Some Spring, I hope to have a Toadflax meadow like this one at Paynes Prairie
I purposely cultivate some plants that might seem more like weeds (although you could probably say that about a lot of things I grow in my garden!) I grow Sida, because it's a host plant for Checkered Skipper butterflies and it's a good nectar flower. Bees love it and it has a pretty yellow flower. I also keep some Pennsylvania Cudweed because, although it is not native, it's not invasive either, and it is a host plant for the American Lady Butterfly Caterpillar. It has a pretty and strange flower. I've also come to embrace Carolina Ponysfoot. It is a ground cover that I used to try to pull, but finally decided that it was kind of pretty. It has an interesting, tiny green flower. I do control this plant, though, when it tries to cover stepping stones or the sidewalk, or if it completely overtakes an area.  I grow some Canadian Horseweed because of its tiny daisy-like composite flowers, but I have to watch it. And I let the Betony grow, because the flowers are so pretty, but only in controlled places. Also, if I'm lucky, when I dig them up, I'll be able to harvest the tasty roots! (See my post about Betony.)

Sida can be very pretty in a garden and it's a good host and nectar plant!
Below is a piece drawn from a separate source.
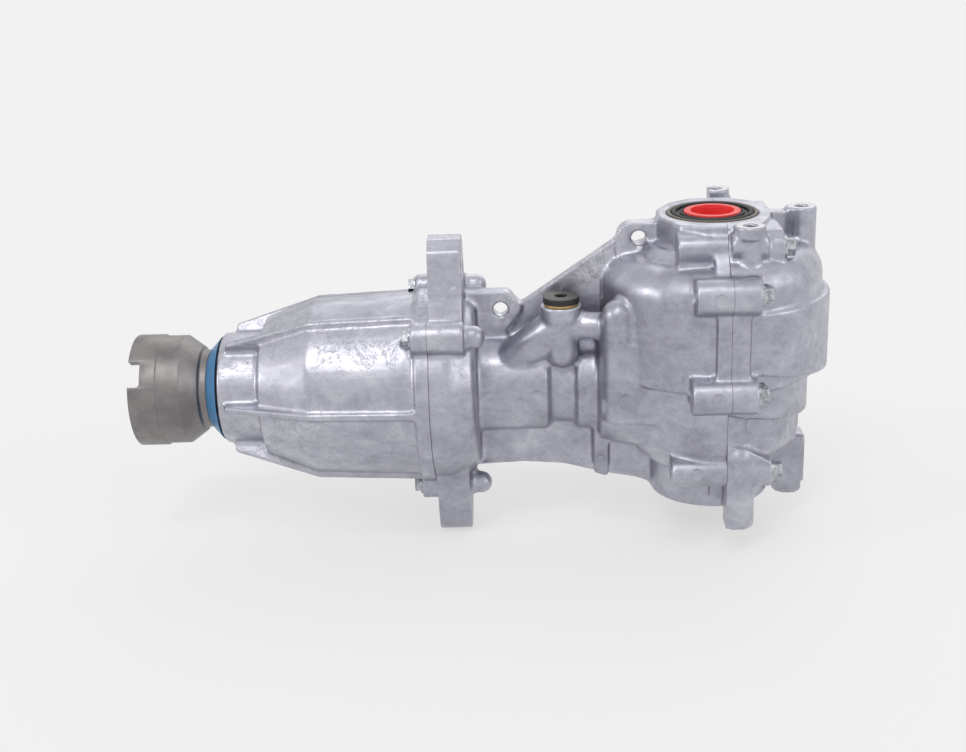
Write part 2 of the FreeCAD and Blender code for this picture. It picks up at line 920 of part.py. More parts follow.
def seam_flange():
    near = [
        (-lower_mouth_radius, -axis_height),
        (-60.0, -66.0, 8.0),
        (-70.0, -44.0, 8.0),
        (-76.0, -4.0, 8.0),
        (-seam_flange_y, 16.0, 6.0),
        (-seam_flange_y, 88.0, 10.0),
        (-66.0, drum_top_z + 4.0, 8.0),
        (-54.0, 128.0, 6.0),
        (-50.0, neck_top_z),
    ]
    far = [(-corner[0],) + corner[1:] for corner in reversed(near)]
    return slab_across_x(near + far, seam_x - seam_flange_front, seam_x + seam_flange_rear)


def seam_bosses():
    shapes = []
    for y, z, ahead, behind, radius in cover_bolt_places:
        for side in (-1, 1):
            shapes.append(rod_x(seam_x - ahead, seam_x + behind, radius, side * y, z))
    return shapes


def top_bosses():
    shapes = []
    for x, y in top_boss_places:
        shapes.append(rod_z(top_boss_z - top_boss_cap, top_boss_z, top_boss_radius, x, y))
        if abs(y) < 10.0:
            shapes.append(rod_z(60.0, top_boss_z, top_boss_radius, x, y))
            continue
        low = max(x - cross_barrel_half_length, seam_x + 0.3)
        shapes.append(rod_x(low, x + cross_barrel_half_length, cross_barrel_radius, y, cross_barrel_z))
        shapes.append(rod_z(80.0, top_boss_z - 4.0, stem_radius, x, y))
    return shapes


def bottom_bosses():
    shapes = []
    for x, y in bottom_boss_places[::2]:
        shapes.append(rod_z(bottom_boss_z, bottom_boss_top_z, bottom_boss_radius, x, y))
        shapes.append(Part.makeSphere(bottom_boss_radius, Vector(x, y, bottom_boss_top_z)))
    x, y = bottom_boss_places[1]
    reach = rear_boss_radius
    shapes.append(rod_z(bottom_boss_z, rear_boss_top_z - 3.0, reach, x, y))
    shapes.append(slab_across_x([
        (y - reach, rear_boss_bottom_z, 3.0),
        (y - reach, rear_boss_top_z, 6.0),
        (y + reach, rear_boss_top_z, 6.0),
        (y + reach, rear_boss_bottom_z, 3.0),
    ], x - 30.0, x + reach))
    return shapes


def cover_foot_gussets():
    # The wedge behind each lower bolt, which spreads its load into the cover.
    y, z, ahead, behind, radius = cover_bolt_places[3]
    corners = [
        (seam_x, z + foot_gusset_rise),
        (seam_x + seam_flange_rear, z + foot_gusset_rise - 2.0, 3.0),
        (seam_x + behind, z + foot_gusset_end, 3.0),
        (seam_x + behind, z - foot_gusset_end, 3.0),
        (seam_x, z - foot_gusset_end),
    ]
    near = -(y + 9.0)
    return [
        slab_across_y(corners, near, -foot_gusset_inner),
        slab_across_y(corners, foot_gusset_inner, -near),
    ]


def cover_wall_plate():
    # The upright plate between the neck and the right-hand threaded boss.
    x = top_boss_places[1][0]
    corners = [(30.0, 90.0), (30.0, neck_top_z, 2.0), (x, neck_top_z - 1.0), (x, 90.0)]
    return slab_across_y(corners, -6.0, 6.0)


def sloped(shape, height):
    # Cuts the shape's underside to a plane that falls towards the rear.
    fall = math.tan(math.radians(underside_slope))
    reach = 200.0
    corners = [
        (0, height),
        (reach, height - reach * fall),
        (reach, -reach),
        (0, -reach),
    ]
    return shape.cut(slab_across_y(corners, -reach, reach))


def cover_bulge():
    dome = turned_about_z([
        (0, bulge_bottom_z),
        (dome_radius, bulge_bottom_z),
        (dome_radius, dome_top_z, dome_shoulder),
        (0, dome_top_z),
    ], drum_stretch)
    bulge = turned_about_z([
        (0, bulge_bottom_z - 20.0),
        (bulge_radius, bulge_bottom_z - 20.0),
        (bulge_radius, bulge_top_z, 3.0),
        (0, bulge_top_z),
    ], bulge_shift)
    step = turned_about_z([
        (0, step_bottom_z - 20.0),
        (step_radius, step_bottom_z - 20.0),
        (step_radius, bulge_bottom_z + 10.0),
        (0, bulge_bottom_z + 10.0),
    ])
    foot = turned_about_z([
        (0, foot_bottom_z),
        (foot_radius, foot_bottom_z, 8.0),
        (foot_radius, bulge_bottom_z),
        (0, bulge_bottom_z),
    ])
    room = half_space(False)
    return [
        dome.common(room),
        sloped(bulge.common(room), bulge_slope_z),
        sloped(step.common(room), step_slope_z),
        foot.common(room),
    ]


def carrier_cavity():
    inner_shoulder = drum_shoulder - drum_wall
    room = drum_radius - drum_wall
    main = turned_about_z([
        (0, lower_body_bottom_z + drum_wall),
        (lower_body_room, lower_body_bottom_z + drum_wall, 6.0),
        (lower_body_room, drum_bottom_z + drum_wall),
        (room, drum_bottom_z + drum_wall, 3.0),
        (room, drum_top_z - 5.0 - drum_wall, inner_shoulder),
        (side_bearing_radius + 5.0, drum_top_z - drum_wall - 1.0),
        (0, drum_top_z - drum_wall - 1.0),
    ])
    extra = turned_about_z([
        (0, bulge_bottom_z + drum_wall),
        (bulge_radius - drum_wall, bulge_bottom_z + drum_wall),
        (bulge_radius - drum_wall, bulge_top_z - drum_wall),
        (0, bulge_top_z - drum_wall),
    ], bulge_shift)
    islands = bolt_islands()
    land = side_bearing_radius - 3.0
    upper_seat = side_bearing_outer_z + shim_thickness
    lower_seat = side_bearing_lower_z - shim_thickness
    return [
        hollowed(main, islands),
        hollowed(extra.common(half_space(False)), islands),
        rod_z(drum_top_z - 20.0, upper_seat, side_bearing_radius),
        rod_z(upper_seat - 1.0, neck_top_z, land),
        rod_z(neck_top_z - axle_seal_depth, neck_top_z + cut_margin, axle_seal_radius),
        rod_z(lower_seat, lower_body_bottom_z + 12.0, side_bearing_radius),
        rod_z(-axis_height, lower_seat + 1.0, land),
        rod_z(-axis_height - cut_margin, -axis_height + axle_seal_depth, axle_seal_radius),
    ]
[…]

Pennsylvania Cudweed sprouts amidst Ponysfoot and Turkey Tangle Fogfruit
Pretty, tiny green flower of Ponysfoot

Ponysfoot works as an interesting ground cover

Really, there is plenty to do in the yard already without adding pruning to the list. So put down the clippers and start pulling those sprouts! March will be here soon enough. And if you have a seedling shortage, you know who you can turn to.